Legislative References:
Constitution - ss 71; 72; 73; 75; 76; 77(iii)
Corporations Act 2001 (Cth) - Ch 10
Judiciary Act 1903 (Cth) - s 39(2)
Supreme Court Act 1970 (NSW) - s 37
Judgment date: 5 September 2006
Judgment by:
Callinan J
237. CALLINAN J. I agree with the reasons for judgment of Gummow, Hayne and Crennan JJ with respect to the application of the relevant transitional provisions to these matters.
238. As to the validity of s 37 of the Supreme Court Act 1970 (NSW), the appointment of Foster AJ pursuant to it, and, in consequence, the validity of the proceedings before him, I would only wish to add a few observations to the reasons for judgment of Gleeson CJ, with which I agree. Before making those observations I should acknowledge my debt to Heydon J for his valuable history of acting judicial appointments in the colonies before federation.
239. As the Chief Justice points out, there are likely to be differing views held by judges about judicial appointments. Some of these are canvassed in his Honour's reasons and in the joint judgment. In 1997 however, the eight Chief Justices of the States and Territories agreed upon the principles which should apply to judicial appointments, and the exercise of judicial power by judges appointed to non-federal courts [246] :
"(1) Persons appointed as Judges of those Courts should be duly appointed to judicial office with security of tenure until the statutory age of retirement. However, there is no objection in principle to:
- (a)
- the allocation of judicial duties to a retired judge if made by the judicial head of the relevant court in exercise of a statutory power; or
- (b)
- the appointment of an acting judge, whether a retired judge or not, provided that the appointment of an acting judge is made with the approval of the judicial head of the court to which the judge is appointed and provided that the appointment is made only in special circumstances which render it necessary.
(2) The appointment of an acting judge to avoid meeting a need for a permanent appointment is objectionable in principle.
(3) The holder of a judicial office should not, during the term of that office, be dependent upon the Executive Government for the continuance of the right to exercise that judicial office or any particular jurisdiction or power associated with that office.
(4) There is no objection in principle to the Executive Government appointing a judge, who holds a judicial office on terms consistent with principle (1), to exercise a particular jurisdiction associated with the judge's office, or to an additional judicial office, in either case for a limited term provided that:
- (a)
- the judge consents;
- (b)
- the appointment is made with the consent of the judicial head of the Court from which the judge is chosen;
- (c)
- the appointment is for a substantial term, and is not renewable;
- (d)
- the appointment is not terminable or revocable during its term by the Executive Government unless:
- (I)
- the judge is removed from the first mentioned judicial office; or
- (II)
- the particular jurisdiction or additional judicial office is abolished.
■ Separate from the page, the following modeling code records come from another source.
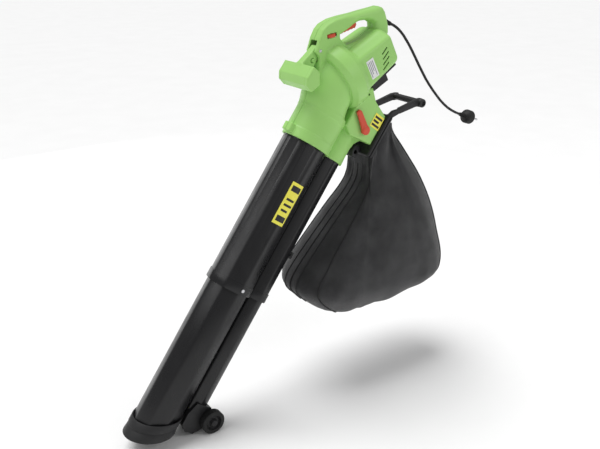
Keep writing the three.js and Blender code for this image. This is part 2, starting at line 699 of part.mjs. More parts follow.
function plugBody() {
  const body = turned([
    [0, 0], [4.4, 0], [7.5, 18], [9, 20], [16.5, 24], [17.5, 27], [17.5, 40], [16, 42], [0, 42],
  ], 24);
  const prong = turned([[0, 41], [2.4, 41], [2.4, 58], [1.6, 60], [0, 60]], 10);
  return join(body, ...[-9.5, 9.5].map((y) => prong.translate([0, y, 0])));
}

const plug = add('mains_plug', plugBody(), RUBBER, group);
plug.position.set(345.6, 0, -264.2);
plug.rotation.y = Math.PI / 2 + THREE.MathUtils.degToRad(20);

export default group;
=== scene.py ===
# Looks of an electric garden blower and vacuum: moulded housing, twin duct, cloth bag and mains lead.
# Rigid pieces are drawn in the tool's frame in millimetres: z up the suction duct, x to the rear, y across.
import math

import bmesh
import bpy
import numpy as np
from mathutils import Matrix, Vector


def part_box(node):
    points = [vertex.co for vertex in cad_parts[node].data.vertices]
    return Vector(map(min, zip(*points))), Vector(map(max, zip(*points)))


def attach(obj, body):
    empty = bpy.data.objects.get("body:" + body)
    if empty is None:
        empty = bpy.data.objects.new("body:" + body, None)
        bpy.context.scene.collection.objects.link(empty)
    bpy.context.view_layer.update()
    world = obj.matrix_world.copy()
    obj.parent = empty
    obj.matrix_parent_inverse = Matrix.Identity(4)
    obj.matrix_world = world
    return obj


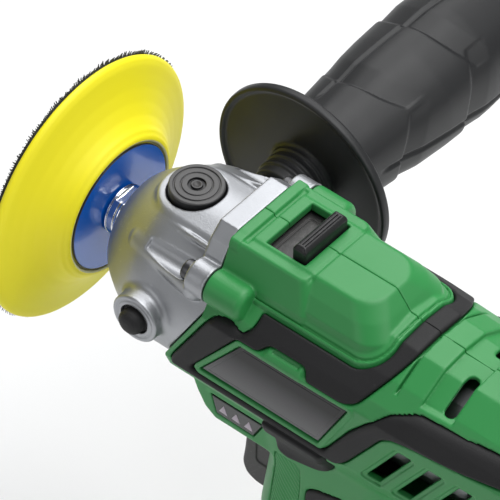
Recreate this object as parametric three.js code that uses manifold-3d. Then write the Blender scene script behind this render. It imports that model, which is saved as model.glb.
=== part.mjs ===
// Cordless rotary polisher with a 75 mm backing pad, a planetary gear head, an auxiliary side handle and a
// slide-on battery pack. Millimetres, +Z up. The part frame has its origin at the centre of the battery's
// bottom face, +X towards the pad and +Y towards the tool's left side.
import * as THREE from 'three';
import { mergeVertices } from 'three/addons/utils/BufferGeometryUtils.js';
import Module from 'manifold-3d';

const wasm = await Module();
wasm.setup();

// ---- Driving dimensions. Everything below is placed in the tool frame, whose origin is the point where
// ---- the spindle axis crosses the side-handle axis.
const AXIS_HEIGHT = 155; // spindle axis above the surface that the battery stands on
const FOOT_CENTRE_X = -57; // centre of the battery's footprint, along the spindle axis
const GAP = 0.3; // clearance between neighbouring solids
const WALL = 2.6; // clamshell wall
const RUBBER = 1.3; // overmould thickness

const PAD_RADIUS = 37.5;
const PAD_BACK_X = 28.9; // back plane of the foam
const PAD_RIM_X = 38.6; // plane of the widest rim
const HOOK_FACE_X = 40.6; // front of the hook face
const LABEL_RADIUS = 18;

const HEAD_RADIUS = 24;
const HEAD_FRONT_X = 21.3;
const PLATFORM_Z = 21.8;
const SEAM_TOP_X = -18.4; // joint between gear head and clamshell at the top
const SEAM_KNEE_Z = 11; // below this height the joint slants forward
const SEAM_LOW_X = -7;
const SEAM_LOW_Z = -10;
const SPIGOT_RADIUS = 20.9; // gear head's rear spigot, inside the clamshell

const SIDE_Y = 24; // flat sides of the body
const BARREL_TOP_Z = 25;
const BARREL_BOTTOM_Z = -24;
const BODY_REAR_X = -123;
const TURRET_TOP_Z = 30.9; // raised top behind the gear head
const FOOT_TOP_Z = -112;
const FOOT_BOTTOM_Z = -128;
const FOOT_HALF_LENGTH = 42;
const FOOT_HALF_WIDTH = 30;

const GEAR_MODULE = 0.7;
const SUN_TEETH = 12;
const PLANET_TEETH = 18;
const RING_TEETH = 48;
const PLANET_COUNT = 3;
const GEAR_BACK_X = -27;
const GEAR_FRONT_X = -18.6;

const BUTTON_X = 3.1; // spindle-lock button's axis
const BUTTON_RADIUS = 7.2;
const BUTTON_TOP_Z = 24.7;

const GRIP_TOP_Z = -16;
const CELL_RADIUS = 9;
const CELL_LENGTH = 65;
const CELL_SPACING = 18.5;

const ROUND = 24; // facets of a visible turned part
const FINE = 32; // facets of the pad and the guard disc
const SMALL = 10; // facets of a pin or a screw

// ---- Materials ----
function finish(colour, roughness, metalness) {
  return new THREE.MeshStandardMaterial({ color: colour, roughness, metalness });
}
const GREEN = finish(0x3d9c55, 0.45, 0);
const RUBBER_BLACK = finish(0x2c2c2f, 0.75, 0);
const BLACK_PLASTIC = finish(0x1f2022, 0.5, 0);
const ALLOY = finish(0xa9abad, 0.35, 0.9);
const STEEL = finish(0x8c8f93, 0.3, 1);
const CHROME = finish(0xd8dbe0, 0.08, 1);
const COPPER = finish(0xb87346, 0.35, 1);
const BRASS = finish(0xc9a24a, 0.35, 1);
const FOAM_YELLOW = finish(0xf5e52a, 0.8, 0);
const HUB_BLUE = finish(0x1450c8, 0.25, 0);
const HOOK_BLACK = finish(0x26272a, 0.95, 0);
const MAGNET = finish(0x3a3a3d, 0.6, 0.4);
const BOARD_GREEN = finish(0x1c5a34, 0.5, 0);
const CELL_SLEEVE = finish(0x2d6fb0, 0.4, 0);
const LABEL_SILVER = finish(0x55585c, 0.3, 0.2);
const LENS_DARK = finish(0x3b3f42, 0.2, 0);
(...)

(5) It should not be within the power of Executive Government to appoint a holder of judicial office to any position of seniority or administrative responsibility or of increased status or emoluments within the judiciary for a limited renewable term or on the basis that the appointment is revocable by Executive Government, subject only to the need, if provided for by statute, to appoint acting judicial heads of Courts during the absence of a judicial head or during the inability of a judicial head for the time being to perform the duties of the office.
(6) There is no objection in principle to the appointment of judges to positions of administrative responsibility within Courts for limited terms provided that such appointments are made by the Court concerned or by the judicial head of the court concerned."
240. That agreement about those principles was reached by persons of such eminence and experience necessarily means that they should be accorded respect by those responsible for judicial appointments.
241. There are, of course, other matters to be weighed. Even though the population may be ageing, institutions, including courts, are likely to benefit from the infusion of younger appointees bringing with them enthusiasm and vigour, allied of course with suitable experience and qualifications. It would be unfortunate if any practice were to be adopted of obstructing that infusion by the widespread appointment of retired judges for long and repeated periods. There is also this consideration. The appointment of suitably qualified acting judges to the mainstream courts is likely to produce a better system of justice than the establishment of special tribunals outside that mainstream with restricted appeals from them, staffed by persons for relatively short terms, whether renewable or not, and therefore lacking the institutional history, traditions and protections found in the courts.
242. I too would join in the orders proposed in the joint judgment.